This post was originally meant for publication last February after the Elusive 4th Tenor and I attended the St. Louis Symphony performance of Messiaen's Turangalîla Symphony.
I've been trying to think of the best way to write about the experience of hearing Messiaen's Turangalîla Symphony live for the first (and dear God please don't let it be the last) time.
For me, Turangalîla is one of those desert island pieces along with The Rite of Spring, La Mer, the 3rd Symphony of Sibelius and a handful of others. It's endlessly fascinating and, for the attentive listener it reveals something new with each hearing. Strains of birdsong, Hindu and Greek rhythms, imaginary echoes of a long-forgotten gamelan, Wagner's Tristan und Isolde and, to my ear, a certain Gershwinesque kind of song-and-dance joie de vivre; this wrapped up in Messiaen's truly original way of thinking musically and a brilliant sense of orchestration all inform Turangalîla's sense of rhythm and drive.
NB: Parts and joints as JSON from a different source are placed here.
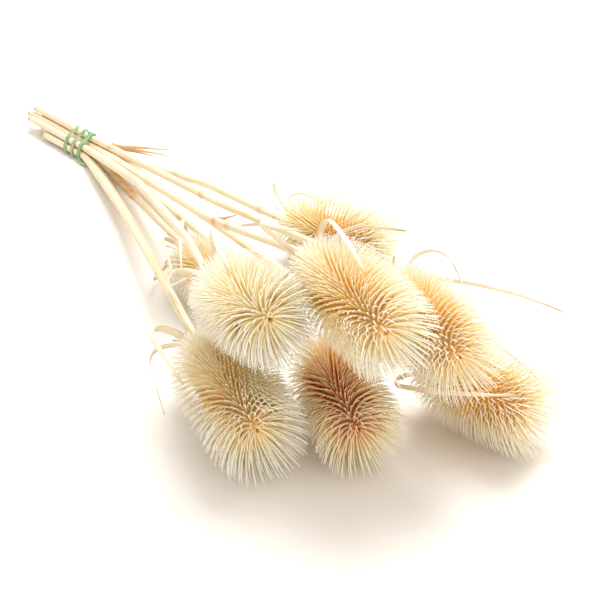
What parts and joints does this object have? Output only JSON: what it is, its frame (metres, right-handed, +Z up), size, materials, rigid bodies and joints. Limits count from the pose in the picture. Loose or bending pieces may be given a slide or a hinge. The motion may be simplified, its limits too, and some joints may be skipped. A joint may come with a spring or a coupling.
{
  "type": "dried teasel bunch",
  "caption": "Bunch of bleached, dried teasel seed heads on long stems, tied with green raffia near the cut ends and lying on its side.",
  "frame": {"origin": "centre of the bounding box's base, on the table the bunch lies on", "axes": "+Z up from the table, seed heads towards -Y, cut stem ends towards +Y"},
  "size_m": [0.2062, 0.5387, 0.1257],
  "materials": {
    "spines": "dry matte straw, amber at the roots",
    "bracts": "dry matte, pale cream",
    "stems": "dry satin straw",
    "raffia": "matte dyed green"
  },
  "bodies": {
    "root": {"head_1": "spines", "head_2": "spines", "head_3": "spines", "head_4": "spines", "head_5": "spines", "head_6": "spines", "head_7": "spines", "head_8": "spines", "involucre_1": "bracts", "involucre_2": "bracts", "involucre_3": "bracts", "involucre_4": "bracts", "involucre_5": "bracts", "involucre_6": "bracts", "involucre_7": "bracts", "involucre_8": "bracts", "stem_1": "stems", "stem_2": "stems", "stem_3": "stems", "stem_4": "stems", "stem_5": "stems", "stem_6": "stems", "stem_7": "stems", "stem_8": "stems", "tie": "raffia"}
  },
  "joints": []
}
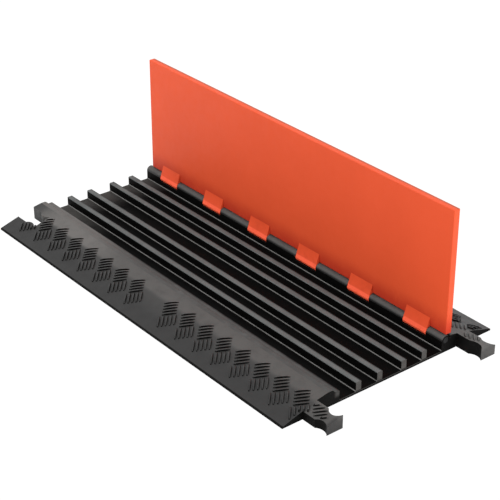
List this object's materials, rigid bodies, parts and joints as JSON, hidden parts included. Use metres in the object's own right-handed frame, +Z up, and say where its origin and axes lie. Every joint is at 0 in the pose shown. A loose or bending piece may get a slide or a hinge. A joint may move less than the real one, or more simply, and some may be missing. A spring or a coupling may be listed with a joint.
{
  "type": "cable protector ramp",
  "caption": "Low moulded floor ramp with parallel cable channels under a flat hinged lid, and tongue and socket joints that link units end to end.",
  "frame": {"origin": "centre of the base's underside, on the floor, midway along the channels and midway between the toes", "axes": "+X along the channels towards the tongue end, +Y across the ramp towards the hinge side, +Z up; the lid is at rest standing open"},
  "size_m": [0.9754, 0.5016, 0.2858],
  "materials": {
    "black_moulding": "satin moulded polyurethane with raised tread bars",
    "orange_moulding": "smooth moulded polyurethane, safety orange",
    "hinge_rod": "drawn rod",
    "rod_plug": "moulded plug"
  },
  "bodies": {
    "base": {"base": "black_moulding", "hinge_rod": "hinge_rod", "rod_plug_left": "rod_plug", "rod_plug_right": "rod_plug"},
    "lid": {"lid": "orange_moulding"}
  },
  "joints": [
    {"name": "lid_hinge", "type": "hinge", "parent": "base", "child": "lid", "pos_m": [0, 0.1325, 0.0243], "axis": [1, 0, 0], "range_deg": [0, 90]}
  ]
}
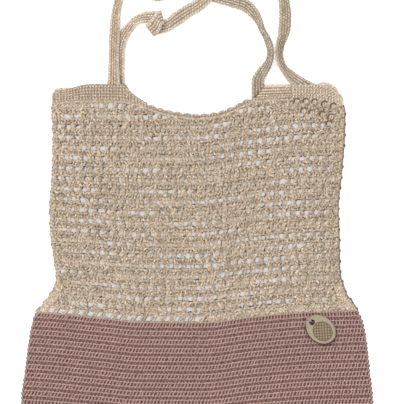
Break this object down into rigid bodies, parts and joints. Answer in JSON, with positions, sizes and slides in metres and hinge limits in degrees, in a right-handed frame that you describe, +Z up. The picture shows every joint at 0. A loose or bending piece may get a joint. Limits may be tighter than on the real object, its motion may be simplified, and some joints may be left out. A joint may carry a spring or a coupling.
{
  "type": "mesh produce bag",
  "caption": "Crocheted produce bag lying flat, with a dense base, openwork mesh upper body, scooped mouth, flat straps and a wooden tag.",
  "frame": {"origin": "centre of the underside of the back base panel, which the bag lies on", "axes": "+X across the bag to its right as seen from the front, +Y from the base towards the straps, +Z up from the surface that the bag lies on, out of its front"},
  "size_m": [0.389, 0.6437, 0.0178],
  "materials": {
    "pink_yarn": "matte dusty-pink cotton yarn in dense single crochet",
    "cream_mesh": "matte cream cotton yarn in openwork crochet",
    "cream_band": "matte cream cotton yarn in tight crochet",
    "cream_strap": "matte cream cotton yarn in tight lengthwise crochet",
    "tag_wood": "pale sanded wood with a burnt pattern"
  },
  "bodies": {
    "bag": {"back_base_panel": "pink_yarn", "front_base_panel": "pink_yarn", "back_mesh_panel": "cream_mesh", "front_mesh_panel": "cream_mesh", "bottom_seam": "pink_yarn", "left_base_seam": "pink_yarn", "right_base_seam": "pink_yarn", "left_mesh_seam": "cream_mesh", "right_mesh_seam": "cream_mesh", "left_shoulder_band": "cream_band", "right_shoulder_band": "cream_band", "front_neck_edging": "cream_band", "back_neck_edging": "cream_band"},
    "front_strap": {"front_strap": "cream_strap"},
    "back_strap": {"back_strap": "cream_strap"},
    "tie": {"tag_tie": "pink_yarn"},
    "tag": {"wooden_tag": "tag_wood"}
  },
  "joints": [
    {"name": "front_strap_swing", "type": "hinge", "parent": "bag", "child": "front_strap", "pos_m": [0.013, 0.32685, 0.0112], "axis": [1, 0, 0], "range_deg": [0, 170]},
    {"name": "back_strap_swing", "type": "hinge", "parent": "bag", "child": "back_strap", "pos_m": [-0.01, 0.32685, -0.00005], "axis": [1, 0, 0], "range_deg": [-170, 0]},
    {"name": "tag_lift", "type": "hinge", "parent": "bag", "child": "tie", "pos_m": [0.1189, 0.07237, 0.01209], "axis": [-0.6549, -0.7547, 0.0385], "range_deg": [0, 90]},
    {"name": "tag_swivel", "type": "hinge", "parent": "tie", "child": "tag", "pos_m": [0.12645, 0.06587, 0.01315], "axis": [0.0588, 0, 0.9983], "range_deg": [-25, 25]}
  ]
}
The genius of the way the St. Louis Symphony presented Turangalîla was to make it accessible. It was designed as a lecture-performance. The first half of the program the conductor, David Robertson, talked about Messiaen and the piece and conducted the orchestra in excerpts of each movement. The second half was the performance itself.
And what a performance.
The orchestra navigated the piece terrifically. I never felt a sense of "Oh god, I hope we get through this next passage!". It was also nice to hear the ondes martenot in such a way that it neither played over nor under the orchestra. Elusive 4th Tenor and I also discussed that it sounded as though David Robertson is attempting to cultivate an "English" sound to the orchestra. Truly a memorable performance.
1 comment:
Virgil Thomson said it best, when declaring Messiaen's musical superiority over other post-war avant-gardists: "...because his music vibrates, and theirs doesn't." Messiaen rocks for so many reasons, not least of which is a keen sense of emotional beauty, and an ability to wed rigorous compositional technique with a genuine feel for show-biz. And he never gave up his organ gig, which was a mostly mundane church job—choir, Sunday services, Messiah rehearsals at Christmastime. I think this connection to the dailyness of life was essential to his sensibility, that music ultimately was meant to affirm life, in all its trials and joys.